* What this task involves: Repeat the listing in full, exactly as it stands.

* Given material:
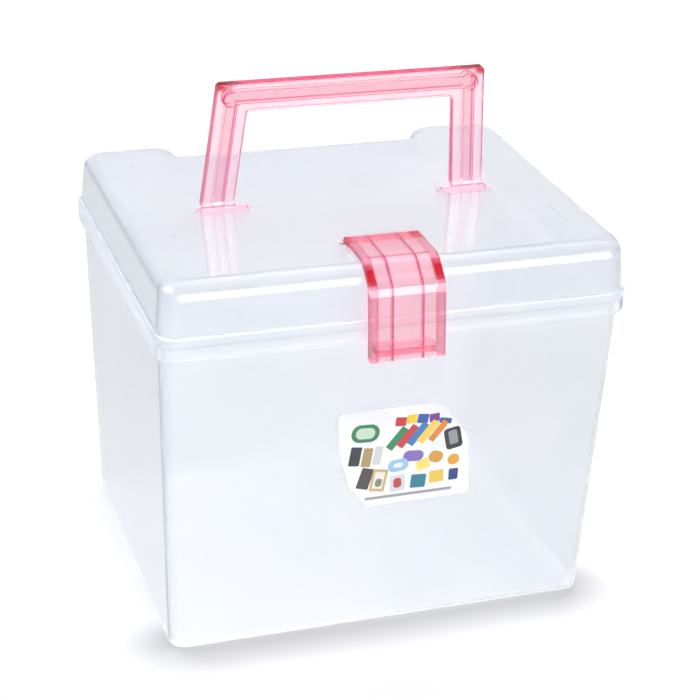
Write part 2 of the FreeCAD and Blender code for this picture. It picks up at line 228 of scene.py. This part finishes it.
def mix_values(tree, factor, first, second):
    """Blend of two values by a factor, each a socket: the result's socket."""
    node = tree.nodes.new("ShaderNodeMix")
    for key, value in (("Factor", factor), ("A", first), ("B", second)):
        tree.links.new(value, node.inputs[key])
    return node.outputs["Result"]


def new_group(name, inputs, outputs):
    """Shader node group with named sockets: the group, its input node and its output node."""
    group = bpy.data.node_groups.new(name, "ShaderNodeTree")
    for label, kind, value in inputs:
        socket = group.interface.new_socket(label, in_out="INPUT", socket_type=kind)
        if value is not None:
            socket.default_value = value
    for label, kind in outputs:
        group.interface.new_socket(label, in_out="OUTPUT", socket_type=kind)
    return group, group.nodes.new("NodeGroupInput"), group.nodes.new("NodeGroupOutput")


def place_group(tree, group, **values):
    """Group placed in a material, with its inputs linked or set."""
    node = tree.nodes.new("ShaderNodeGroup")
    node.node_tree = group
    for key, value in values.items():
        socket = node.inputs[key.replace("_", " ")]
        if isinstance(value, (int, float, tuple)):
            socket.default_value = value
        else:
            tree.links.new(value, socket)
    return node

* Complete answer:
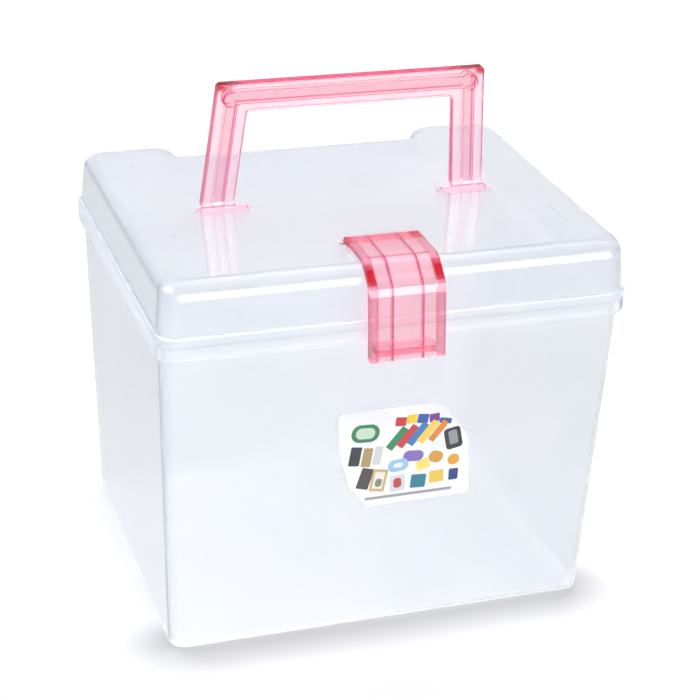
Write part 2 of the FreeCAD and Blender code for this picture. It picks up at line 228 of scene.py. This part finishes it.
def mix_values(tree, factor, first, second):
    """Blend of two values by a factor, each a socket: the result's socket."""
    node = tree.nodes.new("ShaderNodeMix")
    for key, value in (("Factor", factor), ("A", first), ("B", second)):
        tree.links.new(value, node.inputs[key])
    return node.outputs["Result"]


def new_group(name, inputs, outputs):
    """Shader node group with named sockets: the group, its input node and its output node."""
    group = bpy.data.node_groups.new(name, "ShaderNodeTree")
    for label, kind, value in inputs:
        socket = group.interface.new_socket(label, in_out="INPUT", socket_type=kind)
        if value is not None:
            socket.default_value = value
    for label, kind in outputs:
        group.interface.new_socket(label, in_out="OUTPUT", socket_type=kind)
    return group, group.nodes.new("NodeGroupInput"), group.nodes.new("NodeGroupOutput")


def place_group(tree, group, **values):
    """Group placed in a material, with its inputs linked or set."""
    node = tree.nodes.new("ShaderNodeGroup")
    node.node_tree = group
    for key, value in values.items():
        socket = node.inputs[key.replace("_", " ")]
        if isinstance(value, (int, float, tuple)):
            socket.default_value = value
        else:
            tree.links.new(value, socket)
    return node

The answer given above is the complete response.